### Goal
Print out every line, exactly as written.

### Exercise data
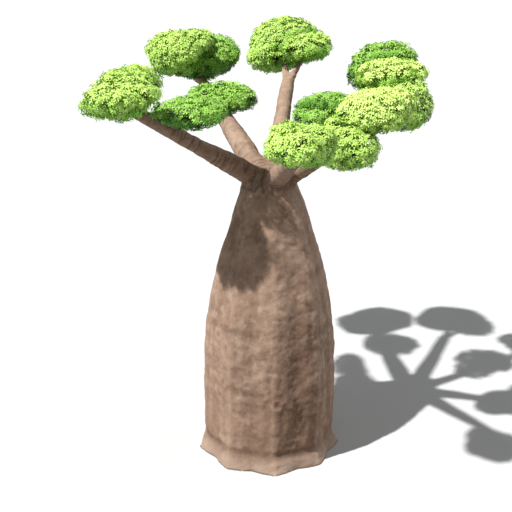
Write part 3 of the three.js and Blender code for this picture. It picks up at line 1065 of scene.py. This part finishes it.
def spray_points(name, members, chance):
    """A mesh of bare points with each spray's facing, size and kind."""
    mesh = bpy.data.meshes.new(name)
    mesh.from_pydata([spray["place"].tolist() for spray in members], [], [])
    facing, size, kind = [], [], []
    for spray in members:
        way = unit(spray["out"] + LIGHT_PULL * np.array([0, 0, 1.0]) + chance.normal(0, WAY_WANDER, 3))
        spin = Matrix.Rotation(chance.uniform(0, FULL_TURN), 3, "Z")
        turn = Vector(way).to_track_quat("Z", "Y").to_matrix() @ spin
        facing += list(turn.to_euler())
        size.append(chance.uniform(*SPRAY_SIZES))
        kind.append(int(chance.integers(SPRAY_KINDS)))
    for title, form, field, values in (("facing", "FLOAT_VECTOR", "vector", facing),
                                       ("size", "FLOAT", "value", size), ("kind", "INT", "value", kind)):
        mesh.attributes.new(title, form, "POINT").data.foreach_set(field, values)
    return in_scene(name, mesh)


# %% The painted shade a spray is dealt
SUN_SIDE = np.array([-0.3, -0.45, 1.0])  # roughly towards the sun; sprays facing it are painted paler, as painted sunlight
SEAM = 0.20  # metres from a neighbouring mass within which a spray is painted darker, as painted shade
SEAM_SHADE = 0.7
SUN_SHARE = 1.1
INNER_SHADE = 0.8
SHADE_CHANCE = 0.20
LEAST_LIGHT = {"pale": 0.40, "full": -0.42, "deep": -0.80}


def painted_shade_of(spray, chance):
    """Painted light and shade: pale towards the sun, deep beneath, inside and between masses, with some of
    each everywhere.
    """
    # how much painted light a spray gets: more facing the sun, less in the inner layer and near another mass
    light = SUN_SHARE * spray["out"] @ unit(SUN_SIDE)
    light = light + (0.0 if spray["layer"] == "outer" else -INNER_SHADE) + chance.normal(0, SHADE_CHANCE)
    others = [mass_shapes[name] for name in mass_names if name != spray["mass"]]
    gap = min(shape.find_nearest(Vector(spray["place"]))[3] for shape in others)
    light -= SEAM_SHADE * max(0.0, 1 - gap / SEAM)
    for shade, least in LEAST_LIGHT.items():
        if light > least:
            return shade
    return "under"


# %% Leaves of every mass
deal_nodes, deal_keys = deal_tree()
for spray in sprays:
    spray["shade"] = painted_shade_of(spray, chance)
for slot_name, shades in PAINTED_SHADES.items():
    for shade, code in shades.items():
        members = [s for s in sprays if slot_of[s["mass"]] == slot_name and s["shade"] == shade]
        most = MOST_TRIANGLES // spray_faces
        tint = slot_name.replace("leaf_", "")
        # one material for each painted shade of a tint
        finish, _ = plain_finish(f"{tint}_green_leaf_painted_{shade}", code, LEAF_GLOSS[shade], LEAF_SPECULAR)
        for part in range(math.ceil(len(members) / most)):
            name = f"leaves_{tint}_{shade}_{part + 1}"
            source = spray_points(name + "_points", members[part * most:(part + 1) * most], chance)
            piece = grown(source, name, deal_nodes, deal_keys, finish, Sprays=spray_shelf)
            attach(piece, "root")
            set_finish(piece, slot_name)
            print(f"{name}: {len(piece.data.polygons)} triangles")

for spray_object in list(spray_shelf.objects):
    bpy.data.objects.remove(spray_object)
bpy.data.collections.remove(spray_shelf)
for name in mass_names:
    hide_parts(name)
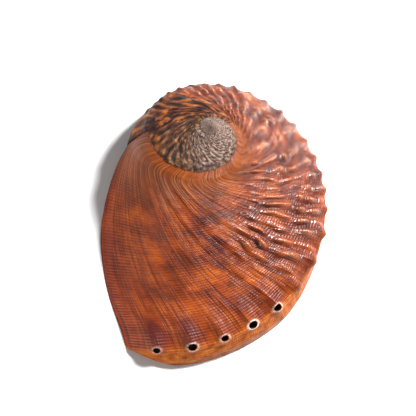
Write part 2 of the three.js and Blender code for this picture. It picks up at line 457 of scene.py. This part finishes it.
def outer_skin():
    """The outer surface with its sculpture, and its layers of along and age."""
    bm, along, age = growth_sheet(OUTER)
    near_holes = [e for e in bm.edges if all(
        0.5 < v[age] < 57 and 0.86 < v[along] < 1.12 for v in e.verts)]
    bmesh.ops.subdivide_edges(bm, edges=near_holes, cuts=1, use_grid_fill=True)
    across_folds = [e for e in bm.edges if e.verts[0][along] == e.verts[1][along]
                    and all(58 < v[age] < 270 and 0.2 < v[along] < 1.05 for v in e.verts)]
    bmesh.ops.subdivide_edges(bm, edges=across_folds, cuts=1, use_grid_fill=True)
    close_spiral(bm, along, age, 0.1)
    moves = [(v, v.normal * (0 if v.is_boundary else outside_relief(v[along], v[age])))
             for v in bm.verts]
    for v, move in moves:
        v.co += move
        v.co.z += tip_relief(v.co)
    return bm, along, age


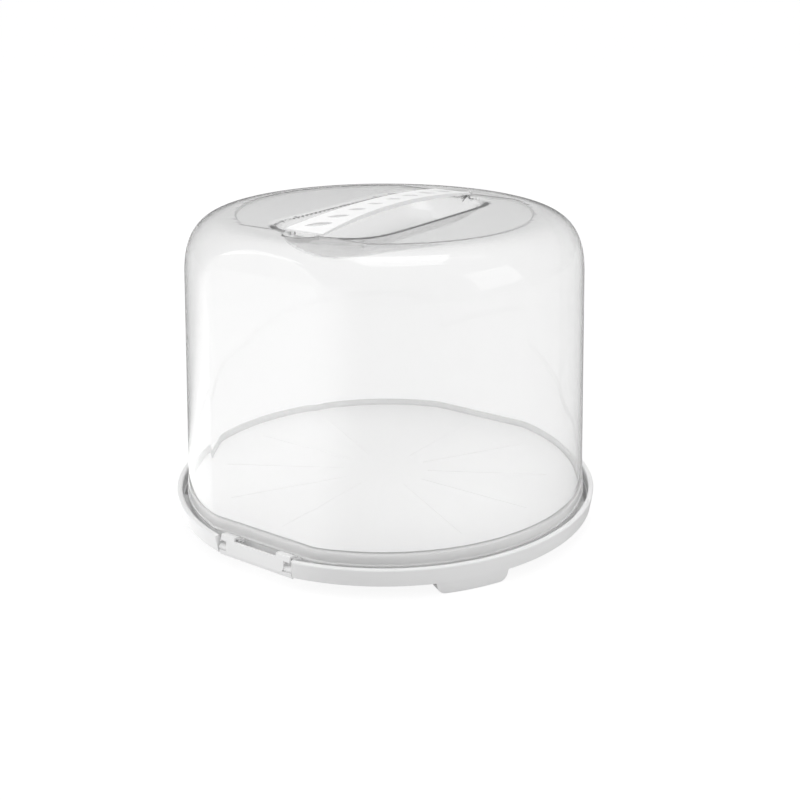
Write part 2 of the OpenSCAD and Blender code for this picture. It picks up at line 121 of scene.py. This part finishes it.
# A material whose roughness and bump come from the grain; gives the material and its grain node
def startPlastic(name, look):
    material = bpy.data.materials.new(name)
    material.use_nodes = True
    tree = material.node_tree
    shader = tree.nodes["Principled BSDF"]
    shader.inputs["IOR"].default_value = look["ior"]
    texture = newNode(tree, "ShaderNodeGroup", (-500, 0), node_tree=grainGroup)
    for key in grainInputs:
        texture.inputs[key].default_value = look[key]
    bump = newNode(tree, "ShaderNodeBump", (-250, -250))
    bump.inputs["Strength"].default_value = look["bump"]
    bump.inputs["Distance"].default_value = look["bumpDepth"] * mm
    tree.links.new(texture.outputs["Height"], bump.inputs["Height"])
    tree.links.new(texture.outputs["Roughness"], shader.inputs["Roughness"])
    tree.links.new(bump.outputs["Normal"], shader.inputs["Normal"])
    return material, texture


# White moulded plastic, used for the tray, the handle and the clips
def makePlastic(name, look):
    material, texture = startPlastic(name, look)
    tree = material.node_tree
    texture.inputs["Tone"].default_value = (*look["tone"], 1)
    tree.links.new(texture.outputs["Color"], tree.nodes["Principled BSDF"].inputs["Base Color"])
    return material


# roughness, grain and bump are those of the grain group; bump depths are in millimetres
plastics = {
    "tray": {"tone": (0.86, 0.86, 0.86), "ior": 1.49, "Roughness": 0.34, "Roughness Spread": 0.08,
             "Grain Size": 1100.0, "Wave Size": 9.0, "Rub": 0.25, "bump": 0.25, "bumpDepth": 0.12},
    "handle": {"tone": (0.95, 0.95, 0.95), "ior": 1.49, "Roughness": 0.38, "Roughness Spread": 0.08,
               "Grain Size": 1400.0, "Wave Size": 16.0, "Rub": 0.3, "bump": 0.25, "bumpDepth": 0.1},
    "clip": {"tone": (0.87, 0.87, 0.87), "ior": 1.49, "Roughness": 0.30, "Roughness Spread": 0.06,
             "Grain Size": 1500.0, "Wave Size": 20.0, "Rub": 0.2, "bump": 0.2, "bumpDepth": 0.08},
}
trayPlastic = makePlastic("trayPlastic", plastics["tray"])
handlePlastic = makePlastic("handlePlastic", plastics["handle"])
clipPlastic = makePlastic("clipPlastic", plastics["clip"])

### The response
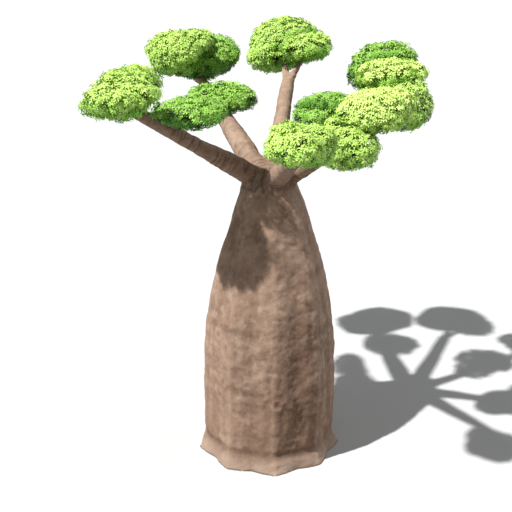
Write part 3 of the three.js and Blender code for this picture. It picks up at line 1065 of scene.py. This part finishes it.
def spray_points(name, members, chance):
    """A mesh of bare points with each spray's facing, size and kind."""
    mesh = bpy.data.meshes.new(name)
    mesh.from_pydata([spray["place"].tolist() for spray in members], [], [])
    facing, size, kind = [], [], []
    for spray in members:
        way = unit(spray["out"] + LIGHT_PULL * np.array([0, 0, 1.0]) + chance.normal(0, WAY_WANDER, 3))
        spin = Matrix.Rotation(chance.uniform(0, FULL_TURN), 3, "Z")
        turn = Vector(way).to_track_quat("Z", "Y").to_matrix() @ spin
        facing += list(turn.to_euler())
        size.append(chance.uniform(*SPRAY_SIZES))
        kind.append(int(chance.integers(SPRAY_KINDS)))
    for title, form, field, values in (("facing", "FLOAT_VECTOR", "vector", facing),
                                       ("size", "FLOAT", "value", size), ("kind", "INT", "value", kind)):
        mesh.attributes.new(title, form, "POINT").data.foreach_set(field, values)
    return in_scene(name, mesh)


# %% The painted shade a spray is dealt
SUN_SIDE = np.array([-0.3, -0.45, 1.0])  # roughly towards the sun; sprays facing it are painted paler, as painted sunlight
SEAM = 0.20  # metres from a neighbouring mass within which a spray is painted darker, as painted shade
SEAM_SHADE = 0.7
SUN_SHARE = 1.1
INNER_SHADE = 0.8
SHADE_CHANCE = 0.20
LEAST_LIGHT = {"pale": 0.40, "full": -0.42, "deep": -0.80}


def painted_shade_of(spray, chance):
    """Painted light and shade: pale towards the sun, deep beneath, inside and between masses, with some of
    each everywhere.
    """
    # how much painted light a spray gets: more facing the sun, less in the inner layer and near another mass
    light = SUN_SHARE * spray["out"] @ unit(SUN_SIDE)
    light = light + (0.0 if spray["layer"] == "outer" else -INNER_SHADE) + chance.normal(0, SHADE_CHANCE)
    others = [mass_shapes[name] for name in mass_names if name != spray["mass"]]
    gap = min(shape.find_nearest(Vector(spray["place"]))[3] for shape in others)
    light -= SEAM_SHADE * max(0.0, 1 - gap / SEAM)
    for shade, least in LEAST_LIGHT.items():
        if light > least:
            return shade
    return "under"


# %% Leaves of every mass
deal_nodes, deal_keys = deal_tree()
for spray in sprays:
    spray["shade"] = painted_shade_of(spray, chance)
for slot_name, shades in PAINTED_SHADES.items():
    for shade, code in shades.items():
        members = [s for s in sprays if slot_of[s["mass"]] == slot_name and s["shade"] == shade]
        most = MOST_TRIANGLES // spray_faces
        tint = slot_name.replace("leaf_", "")
        # one material for each painted shade of a tint
        finish, _ = plain_finish(f"{tint}_green_leaf_painted_{shade}", code, LEAF_GLOSS[shade], LEAF_SPECULAR)
        for part in range(math.ceil(len(members) / most)):
            name = f"leaves_{tint}_{shade}_{part + 1}"
            source = spray_points(name + "_points", members[part * most:(part + 1) * most], chance)
            piece = grown(source, name, deal_nodes, deal_keys, finish, Sprays=spray_shelf)
            attach(piece, "root")
            set_finish(piece, slot_name)
            print(f"{name}: {len(piece.data.polygons)} triangles")

for spray_object in list(spray_shelf.objects):
    bpy.data.objects.remove(spray_object)
bpy.data.collections.remove(spray_shelf)
for name in mass_names:
    hide_parts(name)
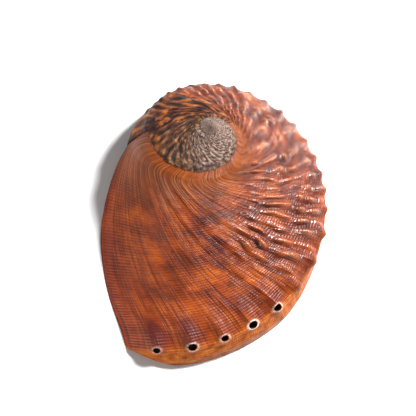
Write part 2 of the three.js and Blender code for this picture. It picks up at line 457 of scene.py. This part finishes it.
def outer_skin():
    """The outer surface with its sculpture, and its layers of along and age."""
    bm, along, age = growth_sheet(OUTER)
    near_holes = [e for e in bm.edges if all(
        0.5 < v[age] < 57 and 0.86 < v[along] < 1.12 for v in e.verts)]
    bmesh.ops.subdivide_edges(bm, edges=near_holes, cuts=1, use_grid_fill=True)
    across_folds = [e for e in bm.edges if e.verts[0][along] == e.verts[1][along]
                    and all(58 < v[age] < 270 and 0.2 < v[along] < 1.05 for v in e.verts)]
    bmesh.ops.subdivide_edges(bm, edges=across_folds, cuts=1, use_grid_fill=True)
    close_spiral(bm, along, age, 0.1)
    moves = [(v, v.normal * (0 if v.is_boundary else outside_relief(v[along], v[age])))
             for v in bm.verts]
    for v, move in moves:
        v.co += move
        v.co.z += tip_relief(v.co)
    return bm, along, age


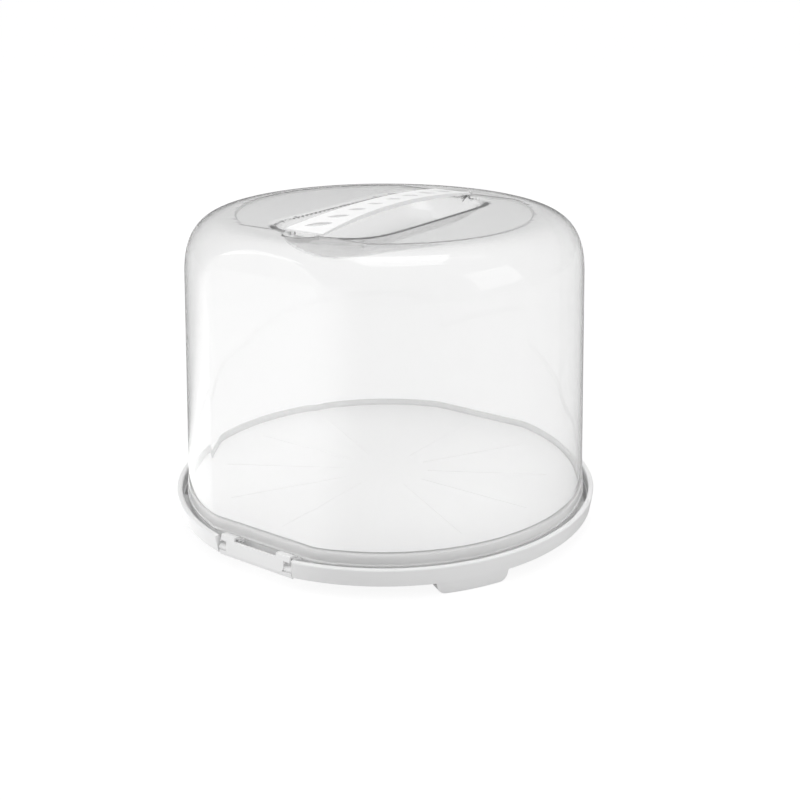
Write part 2 of the OpenSCAD and Blender code for this picture. It picks up at line 121 of scene.py. This part finishes it.
# A material whose roughness and bump come from the grain; gives the material and its grain node
def startPlastic(name, look):
    material = bpy.data.materials.new(name)
    material.use_nodes = True
    tree = material.node_tree
    shader = tree.nodes["Principled BSDF"]
    shader.inputs["IOR"].default_value = look["ior"]
    texture = newNode(tree, "ShaderNodeGroup", (-500, 0), node_tree=grainGroup)
    for key in grainInputs:
        texture.inputs[key].default_value = look[key]
    bump = newNode(tree, "ShaderNodeBump", (-250, -250))
    bump.inputs["Strength"].default_value = look["bump"]
    bump.inputs["Distance"].default_value = look["bumpDepth"] * mm
    tree.links.new(texture.outputs["Height"], bump.inputs["Height"])
    tree.links.new(texture.outputs["Roughness"], shader.inputs["Roughness"])
    tree.links.new(bump.outputs["Normal"], shader.inputs["Normal"])
    return material, texture


# White moulded plastic, used for the tray, the handle and the clips
def makePlastic(name, look):
    material, texture = startPlastic(name, look)
    tree = material.node_tree
    texture.inputs["Tone"].default_value = (*look["tone"], 1)
    tree.links.new(texture.outputs["Color"], tree.nodes["Principled BSDF"].inputs["Base Color"])
    return material


# roughness, grain and bump are those of the grain group; bump depths are in millimetres
plastics = {
    "tray": {"tone": (0.86, 0.86, 0.86), "ior": 1.49, "Roughness": 0.34, "Roughness Spread": 0.08,
             "Grain Size": 1100.0, "Wave Size": 9.0, "Rub": 0.25, "bump": 0.25, "bumpDepth": 0.12},
    "handle": {"tone": (0.95, 0.95, 0.95), "ior": 1.49, "Roughness": 0.38, "Roughness Spread": 0.08,
               "Grain Size": 1400.0, "Wave Size": 16.0, "Rub": 0.3, "bump": 0.25, "bumpDepth": 0.1},
    "clip": {"tone": (0.87, 0.87, 0.87), "ior": 1.49, "Roughness": 0.30, "Roughness Spread": 0.06,
             "Grain Size": 1500.0, "Wave Size": 20.0, "Rub": 0.2, "bump": 0.2, "bumpDepth": 0.08},
}
trayPlastic = makePlastic("trayPlastic", plastics["tray"])
handlePlastic = makePlastic("handlePlastic", plastics["handle"])
clipPlastic = makePlastic("clipPlastic", plastics["clip"])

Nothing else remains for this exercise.